▶ _Aim of the task_
The lines to be extracted run from the start of the listing through the line containing "return np.maximum(spread **"; copy them exactly and nothing else.

[BEGIN Information shown]

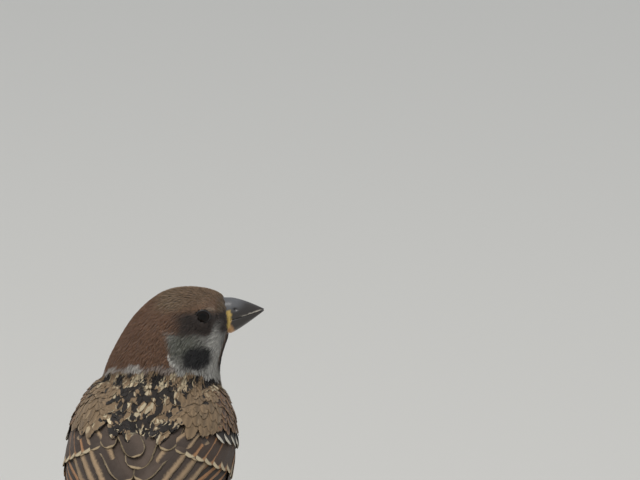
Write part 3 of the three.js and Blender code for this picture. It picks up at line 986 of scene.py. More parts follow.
# %% Colour the body's feathers
# Share along the body, then the wing's inner and outer edge in degrees from the back's middle.
WING_EDGES = np.array([[0.11, 62, 92], [0.16, 51, 102], [0.26, 38, 109], [0.45, 16, 112], [0.58, 3, 111],
                       [0.85, 3, 106], [1.0, 6, 98], [1.1, 20, 89], [1.2, 38, 80], [1.32, 52, 66]])
# Where the white bar and the tips of the great coverts lie: degrees, then share.
WHITE_BAR = np.array([[40, 0.50], [50, 0.475], [55, 0.46], [67, 0.42], [83, 0.36], [98, 0.31], [112, 0.27]])
GREAT_BAR = np.array([[20, 0.60], [45, 0.60], [57, 0.58], [67, 0.56], [73.5, 0.53], [83, 0.50],
                      [95, 0.47], [110, 0.43]])
TAIL_ROOT = DRAWING_ORIGIN + np.array([0.0, 29.5, 25.4])


def read_off(table, value, column=1):
    return np.interp(value, table[:, 0], table[:, column])


def body_uv(places):
    share, angle, _ = to_body(places)
    return np.clip(np.stack([angle / 360 + 0.5, (share + 0.1) / 1.5], -1), 0.01, 0.99)


TIP_LIGHT = 0.14


def edge_share(along, spread):
    """1 on the edge and the tip of a vane, falling inwards."""
    return np.maximum(spread ** 2, 1 - (1 - along) * 4.0)


def plain_fields(roots, along, spread, length, half):
    tint = varied(plumage_paint(along_flow(roots, length * 0.5)), 0.07, along.shape)
    rim = np.clip(tint * (1 + TIP_LIGHT * 1.6), 0, 0.9)
    pattern = pattern_of(0 * along, edge_share(along, spread) - 0.25)
    tint_by_row = tint * (1 - TIP_LIGHT + TIP_LIGHT * along[..., None])
    return {"tint": tint_by_row, "rim": rim, "blotch": tint * 0.5, "pattern": pattern}


def mantle_fields(roots, along, spread, length, half):
    """Streaks of the back, broken where one feather ends and the next begins."""
    n, m = along.shape
    normal = settle(roots)[1]
    flow = flow_at(roots, normal)
    places = roots[:, None] + flow[:, None] * (along * length[:, None])[..., None] \
        + np.cross(flow, normal)[:, None] * (spread * half[:, None])[..., None]
    jolt = rng.normal(0, 1, (n, 1, 3)) * np.array([0.4, 0.4, 0.0])
    black, cream, gold = mantle_marks(places, jolt)
    smooth = (rng.random((n, 1)) < 0.8) * gold[:, :1]
    gold = np.repeat(gold[:, m // 2][:, None], m, axis=1)
    black = black - 0.5 * smooth + rng.normal(0, 0.14, (n, 1))
    black = black - 0.9 * ramp(along, 0.95, 1.0) * (rng.random((n, 1)) < 0.4)
    cream = cream + rng.normal(0, 0.12, (n, 1)) + 0.3 * (np.abs(spread) > 0.72)
    buff = mixed(np.broadcast_to(MANTLE_BUFF, (n, m, 3)), SCAPULAR_GOLD, gold)
    buff = buff * rng.normal(1.0, 0.09, (n, 1, 1))
    shaft = 0.3 * spot(spread, 0 * spread, 0.0, 0.0, 0.3, 1.0, 0.9) * (0.4 + 0.6 * gold)
    buff = buff * (1 - shaft)[..., None]
    pale = mixed(np.broadcast_to(MANTLE_CREAM, (n, m, 3)), MANTLE_BUFF, gold * 0.8)
    pale = pale * rng.normal(1.0, 0.1, (n, 1, 1))
    pattern = pattern_of(0.5 + 1.5 * black, 0.5 + 1.5 * cream)
    blotch = colour_rows(MANTLE_BLACK * rng.uniform(0.8, 1.6, (n, 1)), m)
    return {"tint": buff, "rim": pale, "blotch": blotch, "pattern": pattern}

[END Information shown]

▶ _Right answer_
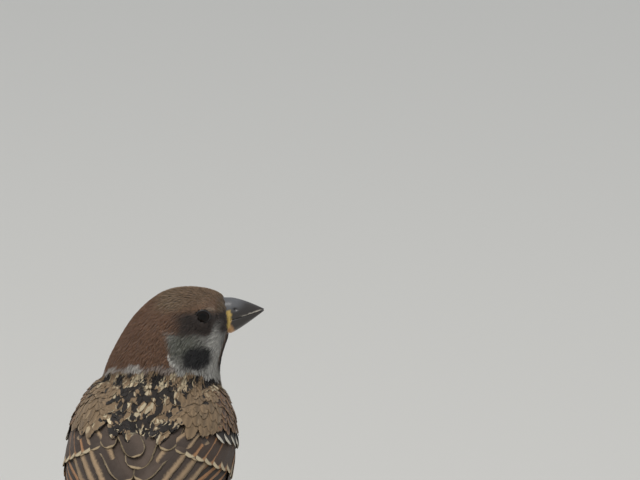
Write part 3 of the three.js and Blender code for this picture. It picks up at line 986 of scene.py. More parts follow.
# %% Colour the body's feathers
# Share along the body, then the wing's inner and outer edge in degrees from the back's middle.
WING_EDGES = np.array([[0.11, 62, 92], [0.16, 51, 102], [0.26, 38, 109], [0.45, 16, 112], [0.58, 3, 111],
                       [0.85, 3, 106], [1.0, 6, 98], [1.1, 20, 89], [1.2, 38, 80], [1.32, 52, 66]])
# Where the white bar and the tips of the great coverts lie: degrees, then share.
WHITE_BAR = np.array([[40, 0.50], [50, 0.475], [55, 0.46], [67, 0.42], [83, 0.36], [98, 0.31], [112, 0.27]])
GREAT_BAR = np.array([[20, 0.60], [45, 0.60], [57, 0.58], [67, 0.56], [73.5, 0.53], [83, 0.50],
                      [95, 0.47], [110, 0.43]])
TAIL_ROOT = DRAWING_ORIGIN + np.array([0.0, 29.5, 25.4])


def read_off(table, value, column=1):
    return np.interp(value, table[:, 0], table[:, column])


def body_uv(places):
    share, angle, _ = to_body(places)
    return np.clip(np.stack([angle / 360 + 0.5, (share + 0.1) / 1.5], -1), 0.01, 0.99)


TIP_LIGHT = 0.14


def edge_share(along, spread):
    """1 on the edge and the tip of a vane, falling inwards."""
    return np.maximum(spread ** 2, 1 - (1 - along) * 4.0)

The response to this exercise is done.